De Angelis urged the creation of a “Friends of the Liberty Ship Memorial” group to spearhead fundraising and oversee maintenance, adding that a similar group might be called for at the Military Service Memorial, located in Mill Creek Park, which she recently accepted on the city’s behalf.

"We have to think bigger on this, because this is not a one-time deal,” she said. “Although the Service Memorial is designed to be low maintenance, the Liberty Ship monument will need work every few years.”

But Councilor Jim Hughes took a different tact.

"When we accepted this, we didn't say, 'We'll take it but you paint it,'" he said. "We said, 'We'll take it, it's ours, thank you very much.' It would be helpful if people would volunteer to help us with this, but I don't think we have any legitimate right to tell anyone, ‘You have to paint this.’ Really, this is our responsibility. We have to do it.

"We're talking $30,000 out of mucho dollars [in the fund balance]," said Hughes. "That’s less than one-tenth of one percent of what we have in what is essentially a rainy-day fund. Well, this is a rainy day."

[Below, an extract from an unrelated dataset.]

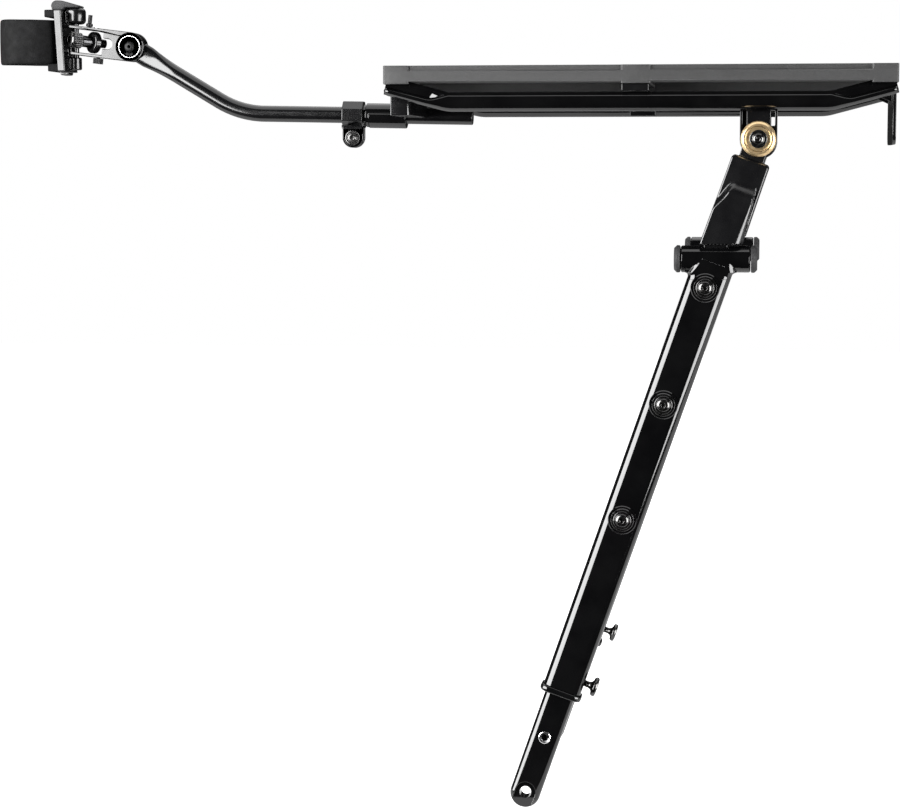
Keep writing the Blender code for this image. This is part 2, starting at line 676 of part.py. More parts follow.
def cradle(parent):
    """Saddle that bears on the seat post behind the strap, with an upper and a lower barrel."""
    loop = LOOP_X - SWIVEL_X
    half_width = 12.8 * MM
    back = -4.6 * MM
    lean = tan(CRADLE_LEAN)
    middle_z = sum(STRAP_Z) / 2

    def leaning(x, z):
        return (x - (z - middle_z) * -lean, z)

    low_z, high_z = 0.9 * MM, 34.6 * MM
    profile = [leaning(-17.5 * MM, high_z), leaning(-17.5 * MM, STRAP_Z[1] + 1.2 * MM),
               leaning(-9.0 * MM, STRAP_Z[1] + 1.2 * MM), leaning(-9.0 * MM, STRAP_Z[0] - 1.2 * MM),
               leaning(-17.5 * MM, STRAP_Z[0] - 1.2 * MM), leaning(-17.5 * MM, low_z),
               leaning(back, low_z), leaning(back, high_z)]
    body = to_object("cradle", extrude_y(profile, -half_width, half_width), "satin_black", parent)
    for low, high in BARREL_Z:
        union(body, rod((0.0, 0.0, low), (0.0, 0.0, high), SWIVEL_RADIUS, 18))
        neck = box((back - 2 * MM, -4.6 * MM, low + 0.4 * MM), (0.0, 4.6 * MM, high - 0.6 * MM))
        union(body, neck)
    boolean(body, rod((loop, 0.0, -5 * MM), (loop, 0.0, 45 * MM), LOOP_RADIUS + GAP, 40))
    boolean(body, rod((0.0, 0.0, -2 * MM), (0.0, 0.0, 33.4 * MM), SWIVEL_PIN_RADIUS + GAP, 14))
    foot = box((-8.2 * MM, -5 * MM, -1.3 * MM), (-2.7 * MM, 5 * MM, 2.0 * MM))
    return union(body, foot)


def strap(parent):
    """Rubber strap that goes round the seat post: one closed band."""
    inner = LOOP_RADIUS - STRAP_THICKNESS
    low, high = STRAP_Z
    profile = [(inner, low), (LOOP_RADIUS, low), (LOOP_RADIUS, high), (inner, high)]
    band = ring(profile, 40)
    band.transform(Matrix.Translation((LOOP_X - SWIVEL_X, 0.0, 0.0)))
    return to_object("strap", band, "rubber", parent)


def strap_tab(parent):
    """Grey plastic cap with a rounded nose on top of the cradle."""
    outline = [(-12.9 * MM, 36.4 * MM), (3.2 * MM, 36.4 * MM), (2.6 * MM, 37.4 * MM)]
    outline += [(-7.0 * MM, 40.1 * MM)]
    outline += arc((-9.6 * MM, 37.0 * MM), 3.2 * MM, pi / 2, pi, 5)
    return to_object("strap_tab", extrude_y(outline, -5.5 * MM, 5.5 * MM), "grey_plastic", parent)


# ---------------------------------------------------------------- legs

def leg_section(width, thickness, corner, steps=3):
    """Cross-section of a leg tube, width along X and thickness along Y."""
    return rounded_rectangle(width, thickness, corner, steps)


def leg_bar(sections):
    """Loft a leg piece down -Z from (distance, width, thickness, corner) rows."""
    loops = []
    for distance, width, thickness, corner in sections:
        outline = leg_section(width, thickness, corner)
        loops.append([Vector((x, y, -distance)) for x, y in outline])
    return loft(loops)


def barrel_bar(radius, half_length, sides=24):
    """A round bar along the barrel's level axis, in the leg's tilted frame."""
    shape = rod((-half_length, 0.0, 0.0), (half_length, 0.0, 0.0), radius, sides)
    shape.transform(Matrix.Rotation(-LEG_ANGLE, 4, "Y"))
    return shape


def level_box(low, high):
    """A box that is level in space, about the barrel's centre, in the leg's tilted frame."""
    shape = box(low, high)
    shape.transform(Matrix.Rotation(-LEG_ANGLE, 4, "Y"))
    return shape


def hanger(side, word):
    """Flanged plate under a rail for the leg pivot: two thin side strips and a middle block."""
    inner_y = side * 66.2 * MM
    web_y = side * 68.4 * MM
    block_y = side * 67.5 * MM
    rim_y = side * 71.2 * MM
    far_y = side * 80 * MM
    x, z = LEG_PIVOT.x, LEG_PIVOT.z
    radius = 9.6 * MM
    rim = 1.3 * MM
    block_half = 6.1 * MM
    hub_radius = 6.6 * MM
    top = RAIL_Z - 1.0 * MM
    window_low = z + 6.9 * MM
    window_high = RAIL_Z - RAIL_RADIUS - 0.5 * MM

    def plate_shape(half, upper, low_y, high_y):
        outline = arc((x, z), half, -pi, 0.0, 12) + [(x + half, upper), (x - half, upper)]
        return extrude_y(outline, min(low_y, high_y), max(low_y, high_y))

    plate = to_object("hanger_" + word, plate_shape(radius, top, inner_y, rim_y), "satin_black")
    boolean(plate, plate_shape(radius - rim, 0.0, web_y, far_y))
    block_low = (x - block_half, min(block_y, rim_y), z + 5.0 * MM)
    block_high = (x + block_half, max(block_y, rim_y), top)
    union(plate, box(block_low, block_high))
    union(plate, rod((x, block_y, z), (x, rim_y, z), hub_radius, 16))
    for sign in (-1, 1):
        near_x, far_x = sorted((x + sign * block_half, x + sign * (radius - rim)))
        window = box((near_x, min(0.0, far_y), window_low), (far_x, max(0.0, far_y), window_high))
        boolean(plate, window)
    boolean(plate, rail_solid(RAIL_RADIUS + GAP, side))
    return boolean(plate, rod((x, side * 60 * MM, z), (x, side * 90 * MM, z), PIVOT_BORE, 12))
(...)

"I think it looks unsightly," agreed Councilor Tom Coward. "It's one of three things that is recognizably 'South Portland,' as seen from the ocean – there's Bug Light, Spring Point Ledge Light and the Liberty Ship Memorial. I think we owe it to ourselves to keep it looking nice."

Coward stumped on behalf of Blake's proposal for a capital campaign, but also backed ponying up the needed money for initial repairs, "so we don't have an eyesore down there through the next tourist season."

Because the general consensus on the council appeared to favor Coward’s two-pronged approach, Gailey said the item likely will reappear again as a budget item next spring. The work will be done at that time, he said. According to Tim Gato, assistant director of parks and public works, Logan will to honor its bid price at that time.